The new tier, called Waymo Premier, went live on June 11 in San Francisco, Los Angeles, and Phoenix, according to The Verge's Andrew J. Hawkins. Membership is invite-only for now, aimed at riders who already use the service often. The price tag is the headline: $29.99 per month buys priority pickups, ten percent cash back on every trip, early robotaxi access when Waymo enters a new city, and up to five free cancellations per month.
The structure is a direct lift from Uber One, and the comparison is the reporter's, not Waymo's. Uber bundles food delivery and ride discounts into a single subscription. Waymo's bundle is smaller and more focused. There is no adjacent revenue stream to soften the price the way a meal delivery side business can for a ride-hail incumbent. What Premier is buying is a better version of an already expensive service, in a footprint that is still narrow by ride-hail standards.

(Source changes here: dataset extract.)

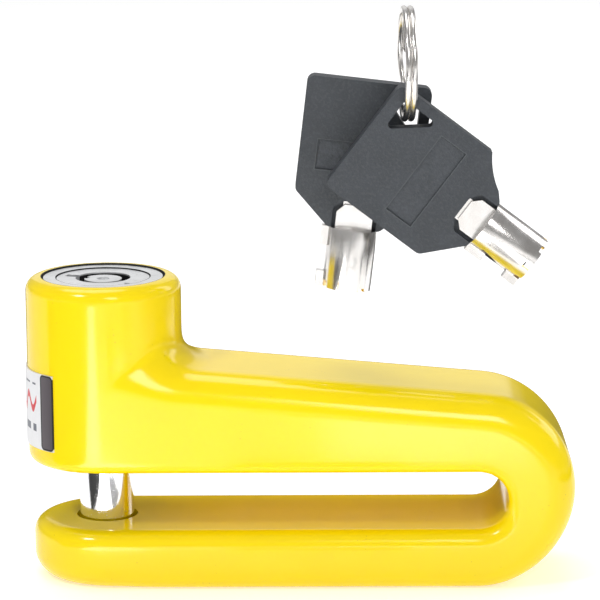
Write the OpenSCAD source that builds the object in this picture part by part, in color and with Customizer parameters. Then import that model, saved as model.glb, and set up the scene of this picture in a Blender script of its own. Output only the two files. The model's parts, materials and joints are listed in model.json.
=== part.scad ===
// Push-down disc lock for a motorcycle brake disc, with its two tubular keys.
// The origin is on the locking pin's axis, at the flat underside of the lower arm.
// +X runs along the arms to the closed bend, +Z up the barrel, -Y is the front.

/* [Lock body] */
// Diameter of the barrel, which is also the depth of both arms
barrel_d = 31.2; // [30.6:0.2:33]
// Height of the barrel's top above the rest face
body_h = 61.5; // [61.5:0.5:66]
// Distance from the pin's axis to the outside of the bend
reach = 94.5; // [88:0.5:110]
// Thickness of the lower arm
lower_arm_h = 12; // [11:0.5:13]
// Height of the slot that takes the brake disc
slot_h = 12; // [10:0.5:12]
// Radius of the outside of the bend
bend_r = 19.6; // [18.5:0.1:20]
// Wall between the slot's closed end and the outside of the bend
bend_wall = 13.5; // [12:0.5:15]
// Fall of the upper arm's top face towards the bend, in degrees
arm_fall = 5.1; // [5.1:0.1:5.2]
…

That gap is the story. Waymo currently operates in ten cities. The stated goal is twenty by the end of 2026, a doubling that depends on regulatory clearances, fleet supply, and the kind of operational scaling that has tripped the company up before. Invite-only means there is no public performance data on how many of the frequent-rider cohort actually convert, or whether priority pickup materially shortens wait times. The Verge's reporting describes the perks, not the service-level differences. Readers should treat "priority pickup" as a company-stated perk until wait-time data shows up somewhere.

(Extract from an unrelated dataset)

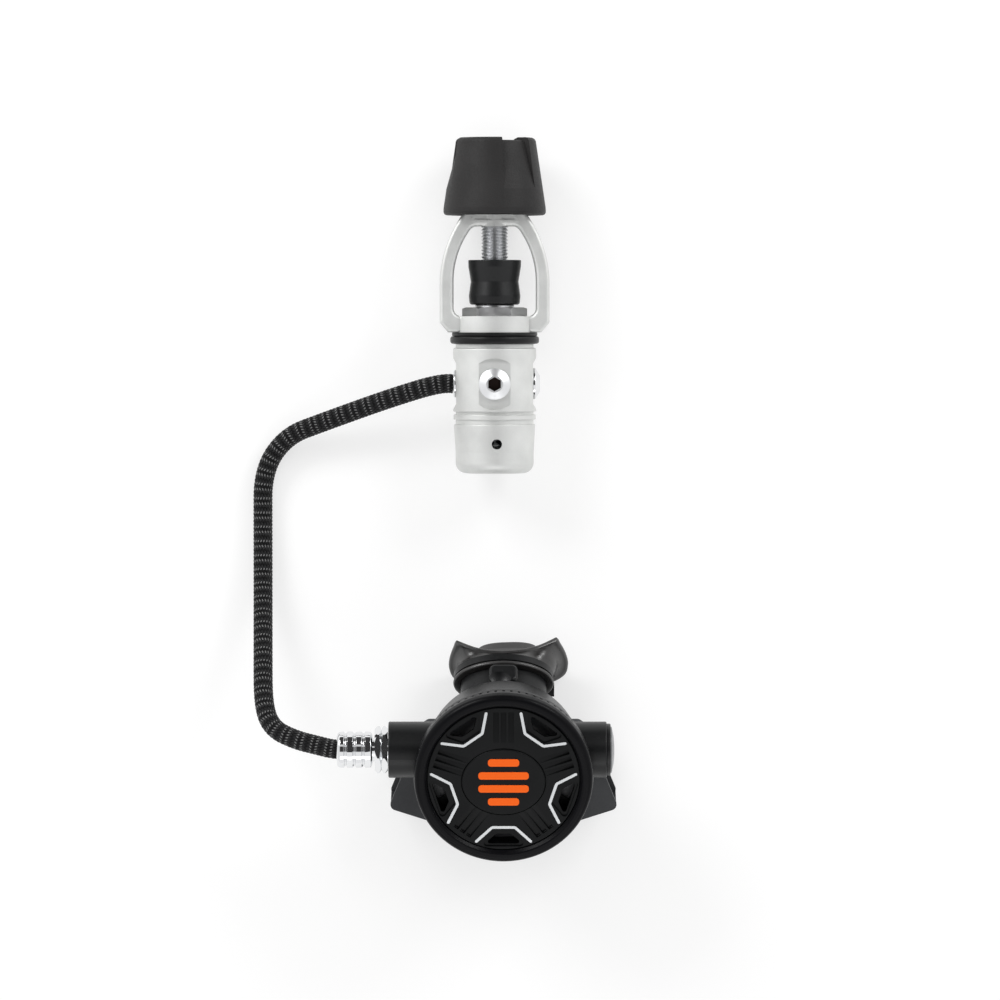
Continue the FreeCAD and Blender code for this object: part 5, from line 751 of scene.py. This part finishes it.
def flange_reach():
    """Angles and reaches from the flange's middle to a smooth line through its points."""
    left = [(-x, up) for x, up in reversed(FLANGE_HALF[1:-1])]
    stations = [Vector(point) for point in FLANGE_HALF + left]
    found = []
    for number, start in enumerate(stations):
        before = stations[number - 1]
        end = stations[(number + 1) % len(stations)]
        after = stations[(number + 2) % len(stations)]
        for step in range(8):
            t = step / 8
            point = 0.5 * (2 * start + (end - before) * t
                           + (2 * before - 5 * start + 4 * end - after) * t ** 2
                           + (3 * start - before - 3 * end + after) * t ** 3)
            away = point - FLANGE_MIDDLE
            found.append((math.atan2(away.y, away.x) % WHOLE_TURN, away.length))
    found.sort()
    return [angle for angle, _ in found], [reach for _, reach in found]


def flange_ring(inset, behind):
    """The flange's outline, drawn in by a distance, at a depth behind its front."""
    angles, reaches = flange_reach()
    ring = []
    for number in range(RING_POINTS):
        angle = WHOLE_TURN * number / RING_POINTS
        reach = float(numpy.interp(angle, angles, reaches, period=WHOLE_TURN)) - inset
        x = FLANGE_MIDDLE.x + reach * math.cos(angle)
        up = FLANGE_MIDDLE.y + reach * math.sin(angle)
        ring.append(Vector((x, up, bent(x, behind))))
    return ring


def bent(x, behind):
    """Place along the tube of the bent flange."""
    return FLANGE_START + behind + x * x / (2 * FLANGE_BEND_RADIUS)


def between(first, last, share_across, share_along):
    """A ring between two others."""
    ring = []
    for start, end in zip(first, last):
        across = start.lerp(end, share_across(start, end))
        along = start.lerp(end, share_along(start, end))
        ring.append(Vector((across.x, across.y, along.z)))
    return ring


def flare(first, last, steps):
    """Rings that leave a tube along its axis and open like a trumpet, where they open at all."""
    rings = []
    for step in range(1, steps):
        t = step / steps

        def power(start, end):
            opening = end.xy.length - start.xy.length
            return 1 + min(max(opening / 5 + 0.4, 0.0), 1.0)

        rings.append(between(first, last, lambda a, b: t ** power(a, b),
                             lambda a, b: 1 - (1 - t) ** power(a, b)))
    return rings


def settled(point):
    """The flange sits a little to the right on its tube, and slightly turned."""
    share = min(max((point.z - 51.0) / 6.0, 0.0), 1.0)
    share = share * share * (3 - 2 * share)
    turned = Matrix.Rotation(math.radians(2.8) * share, 3, "Z") @ point
    return Vector((turned.x + 2.0 * share, -turned.y, turned.z))


# Bite tab: half of its width and thickness, place along the tube and height above its axis
BITE_MIDDLE = 16.05
BITE_SECTIONS = (
    (4.9, 1.2, 57.4, -8.1), (5.4, 1.6, 60.0, -8.1), (5.4, 1.5, 64.9, -8.1), (5.4, 2.1, 65.9, -8.4),
    (5.4, 2.3, 66.7, -8.45), (5.3, 2.2, 67.9, -8.45), (4.7, 1.5, 68.5, -8.45),
)


def mould_mouthpiece():
    """Sleeve with a bead, lip flange with two ears, air spout and two bite tabs, in one skin."""
    wide, high = 21.6, 14.0
    rings = [oval(wide + grow, high + grow, along) for grow, along in (
        (0.5, 46.5), (1.0, 46.9), (1.15, 47.5), (1.0, 48.1), (0.3, 48.6), (0.0, 49.0), (0.0, 52.4),
    )]
    front = flange_ring(0.5, 0.0)
    rings += flare(rings[-1], front, 12)
    back = flange_ring(0.7, FLANGE_THICKNESS)
    rings += [front, flange_ring(0.1, 0.35), flange_ring(0.0, 1.0), flange_ring(0.15, 1.7), back]
    root = oval(15.2, 8.2, 0.0, 2.6)
    for step in range(1, 8):
        share = step / 7
        ring = between(back, root, lambda a, b: share, lambda a, b: 0.0)
        rings.append([Vector((point.x, point.y, bent(point.x, FLANGE_THICKNESS)))
                      for point in ring])
    rings += [oval(14.0 - trim, 7.0 - trim, along, 2.6) for trim, along in (
        (-0.3, 61.6), (0.0, 62.4), (0.0, 65.2), (0.3, 65.9), (0.9, 66.2), (1.6, 65.9), (2.0, 65.2),
    )]
    rings += [oval(12.0, 5.0, 60.0, 2.6), oval(12.4, 5.4, 57.0, 2.4), oval(15.0, 8.0, 54.6),
              oval(19.6, 12.0, 52.4), oval(19.6, 12.0, 46.6)]
    body = skin("soft_mouthpiece", [[settled(point) for point in ring] for ring in rings],
                mouth_frame(), True, FINISHES["silicone"])
    for side in (1, -1):
        tab_rings = [oval(half_width, half_thickness, along, 5.0, (BITE_MIDDLE * side, up))
                     for half_width, half_thickness, along, up in BITE_SECTIONS]
        tab = skin("bite_tab", [[settled(point) for point in ring] for ring in tab_rings],
                   mouth_frame(), False, FINISHES["silicone"])
        union = body.modifiers.new("tab", "BOOLEAN")
        union.operation = "UNION"
        union.object = tab
        bpy.context.view_layer.update()
        joined = made_mesh(body, "soft_mouthpiece")
        bpy.data.objects.remove(body)
        bpy.data.objects.remove(tab)
        body = joined
    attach(body, "second_stage")
    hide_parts("mouthpiece")


def disc_rings(profile):
    """Circles of the stated radii and heights."""
    return [oval(radius, radius, height) for radius, height in profile]


def mould_diaphragm():
    """Thin disc with a rolled fold, held at its rim under the clamp ring."""
    front, thickness, fold, depth = -12.7, 0.8, 25.0, 1.4
    radii = [0.8 * (step + 1) for step in range(42)]

    def face(radius, down):
        return radius, front - down - depth * math.exp(-((radius - fold) / 2.0) ** 2)

    profile = [face(radius, 0.0) for radius in radii]
    profile += [(34.0, front - 0.1), (34.0, front - thickness + 0.1)]
    profile += [face(radius, thickness) for radius in reversed(radii)]
    piece = skin("soft_diaphragm", disc_rings(profile), stage_frame(), False,
                 FINISHES["clear_silicone"])
    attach(piece, "second_stage")
    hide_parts("diaphragm")


def mould_exhaust_valve():
    """Mushroom valve with a thin lip and a barbed stem through the case."""
    profile = [(0.5, -0.9), (9.4, -0.9), (10.5, -0.84), (10.8, -0.6), (10.7, -0.36), (10.3, -0.27),
               (7.8, 0.0), (1.7, 0.0), (1.4, 0.2), (1.4, 2.3), (1.6, 2.42), (2.0, 2.5), (1.9, 3.2),
               (1.1, 4.2), (0.4, 4.6)]
    place = stage_frame() @ Matrix.Translation((0.0, -EXHAUST_Y, -CASE_DEPTH))
    piece = skin("soft_exhaust_valve", disc_rings(profile), place, False, FINISHES["silicone"])
    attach(piece, "second_stage")
    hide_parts("exhaust_valve")


mould_mouthpiece()
mould_diaphragm()
mould_exhaust_valve()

If the tier holds, it is a leading indicator for how robotaxi companies price when the novelty wears off. If it does not hold, the experiment will still leave a mark, because the question of how to monetize a fleet that is still finding its map is now officially on the table. Watch the next two city launches, any disclosed retention numbers, and whether Uber, Zoox, or any other operator responds with a rival subscription of its own.